The Well Digger’s Daughter – review


For lovers of classical French cinema, and I am one, this earthy throwback is a whiff of lavender borne by the bracing winds of the mistral.

Daniel Auteuil stars and makes a very competent directing debut with this handsome, old-fashioned film, adapted from the novel by Marcel Pagnol. It’s a bucolic tale, set around the second world war, which must surely remind his fans of the movies that made his name in the UK: the 1986 dramas Jean de Florette and Manon des Sources. Auteuil plays Pascal, a digger and cleaner of wells: he is a greying widower and the father of a number of daughters. The most beautiful of these is the 18-year-old Patricia who is being by Pascal’s heartbreakingly humble, middle-aged mate Félipe.  But she, like Hardy’s Tess, is to be romanced and ruined by a handsome, unreliable young man from wealthier stock.
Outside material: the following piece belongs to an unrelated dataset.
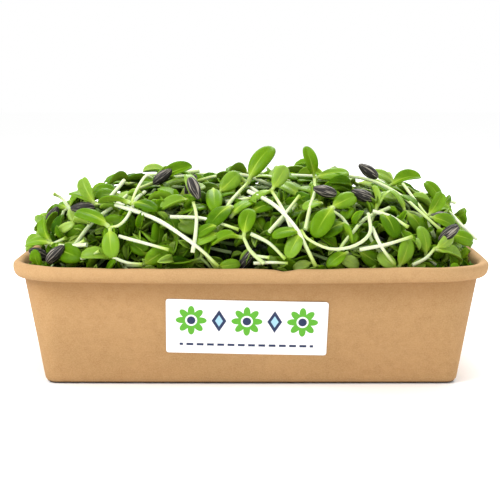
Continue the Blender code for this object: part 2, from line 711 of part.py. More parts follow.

This is Jacques, whose parents are the upwardly mobile bourgeois owners of the local store. You will need a slightly sweet tooth for this movie, as the ending is a little saccharine – but it is well made and well acted throughout. Auteuil’s own performance, taking Pascal from fatherly indulgence to dignity in the face of adversity, and then to cold anger, is very well managed, as are the interactions of Jacques parents Patricia and Jacques.